Ein astreiner Welthit gelang Edwyn Collins mit "A Girl Like You" erst 1995. Zehn Jahre später der Schock: der Musiker erlitt innerhalb weniger Tage zwei Schlaganfälle. Mit unglaublicher Willensanstrengung, herzzerreißend von seiner Frau Grace Maxwell im Buch "Falling And Laughing" erzählt, kämpfte er sich ins Leben zurück. Vier Alben veröffentlichte Edwyn Collins seit damals, "Badbea" ist sein jüngstes Meisterwerk.
"Ich denke, es geht darum nach vorne zu schauen", reflektiert Edwyn Collins über das Album. "Ich bin glücklich. Zufrieden mit dem Leben." "Badbea" ist das neunte Soloalbum von Edwyn Collins und sein erstes nach seinem jüngsten Umzug in das alte, ländliche Helmsdale an der Nordostküste Schottlands, wo er schon als Kind seinen Großvater besuchte und nun von Grund auf ein neues Zuhause und Studio aufbaute.

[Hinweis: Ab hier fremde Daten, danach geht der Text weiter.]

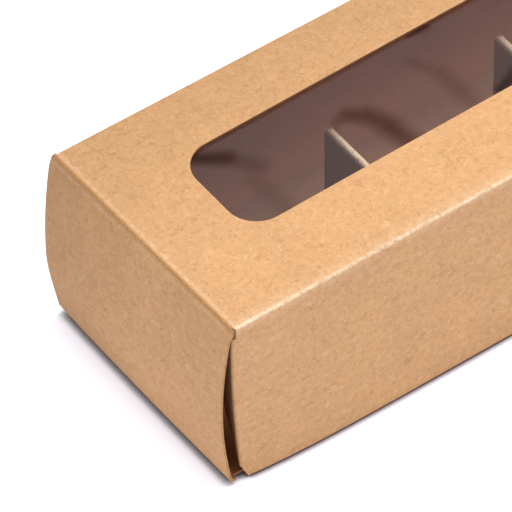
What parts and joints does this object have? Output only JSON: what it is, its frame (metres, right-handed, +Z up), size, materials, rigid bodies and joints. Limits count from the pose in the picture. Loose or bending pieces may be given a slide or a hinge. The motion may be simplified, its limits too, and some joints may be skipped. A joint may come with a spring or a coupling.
{
  "type": "window carton",
  "caption": "Long kraft-board carton with a rounded film window in its top, tuck-in end closures with dust flaps, and a folded divider insert.",
  "frame": {"origin": "middle of the base, on the table", "axes": "+X along the carton towards the far closure, +Y from the front long wall to the back long wall, +Z up through the window"},
  "size_m": [0.196, 0.055, 0.043],
  "materials": {
    "kraft_board": "uncoated",
    "kraft_flaps": "uncoated",
    "insert_board": "uncoated",
    "clear_film": "clear glossy film"
  },
  "bodies": {
    "carton": {"bottom_panel": "kraft_board", "front_wall": "kraft_board", "back_wall": "kraft_board", "top_panel": "kraft_board", "glue_flap": "kraft_board", "window_film": "clear_film"},
    "near_end_panel": {"near_end_panel": "kraft_flaps"},
    "near_tuck_tongue": {"near_tuck_tongue": "kraft_flaps"},
    "near_front_dust_flap": {"near_front_dust_flap": "kraft_flaps"},
    "near_back_dust_flap": {"near_back_dust_flap": "kraft_flaps"},
    "far_end_panel": {"far_end_panel": "kraft_flaps"},
    "far_tuck_tongue": {"far_tuck_tongue": "kraft_flaps"},
    "far_front_dust_flap": {"far_front_dust_flap": "kraft_flaps"},
    "far_back_dust_flap": {"far_back_dust_flap": "kraft_flaps"},
    "divider_insert": {"insert_base_1": "insert_board", "insert_base_2": "insert_board", "insert_base_3": "insert_board", "insert_base_4": "insert_board", "divider_1": "insert_board", "divider_2": "insert_board", "divider_3": "insert_board"}
  },
  "joints": [
    {"name": "near_end_panel_hinge", "type": "hinge", "parent": "carton", "child": "near_end_panel", "pos_m": [-0.095, 0, 0.043], "axis": [0, 1, 0], "range_deg": [0, 160]},
    {"name": "near_tongue_fold", "type": "hinge", "parent": "near_end_panel", "child": "near_tuck_tongue", "pos_m": [-0.09477, 0, 0.00165], "axis": [0, -1, 0], "range_deg": [0, 80]},
    {"name": "near_front_dust_flap_crease", "type": "hinge", "parent": "carton", "child": "near_front_dust_flap", "pos_m": [-0.0921, -0.0267, 0], "axis": [0.0418, 0, -0.9991], "range_deg": [0, 55]},
    {"name": "near_back_dust_flap_crease", "type": "hinge", "parent": "carton", "child": "near_back_dust_flap", "pos_m": [-0.0921, 0.0267, 0], "axis": [-0.0418, 0, 0.9991], "range_deg": [0, 55]},
    {"name": "far_end_panel_hinge", "type": "hinge", "parent": "carton", "child": "far_end_panel", "pos_m": [0.095, 0, 0.043], "axis": [0, -1, 0], "range_deg": [0, 160]},
    {"name": "far_tongue_fold", "type": "hinge", "parent": "far_end_panel", "child": "far_tuck_tongue", "pos_m": [0.09477, 0, 0.00165], "axis": [0, 1, 0], "range_deg": [0, 80]},
    {"name": "far_front_dust_flap_crease", "type": "hinge", "parent": "carton", "child": "far_front_dust_flap", "pos_m": [0.0921, -0.0267, 0], "axis": [0.0418, 0, 0.9991], "range_deg": [0, 55]},
    {"name": "far_back_dust_flap_crease", "type": "hinge", "parent": "carton", "child": "far_back_dust_flap", "pos_m": [0.0921, 0.0267, 0], "axis": [-0.0418, 0, -0.9991], "range_deg": [0, 55]},
    {"name": "insert_slide", "type": "slide", "parent": "carton", "child": "divider_insert", "axis": [1, 0, 0], "range_m": [-0.0005, 0.0005]}
  ],
  "couplings": [
    {"joint": "near_tongue_fold", "follows": "near_end_panel_hinge", "ratio": 0.5},
    {"joint": "far_tongue_fold", "follows": "far_end_panel_hinge", "ratio": 0.5}
  ]
}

Genau dort, in den beeindruckenden Clashnarrow Studios auf dem Hügel, nahm er zusammen mit Co-Produzent Sean Read (Dexys, The Rockingbirds) und seinen langjährigen musikalischen Wegbegleitern Carwyn Ellis (Colorama) und James Walbourne (The Pretenders, The Rails) die zwölf neuen Songs auf, die zwischen Erinnerungsmomenten voller rührender Melancholie und lebensbejahenden Northern-Soul-Stompern in bester Edwyn Collins-/Orange Juice-Tradition variieren.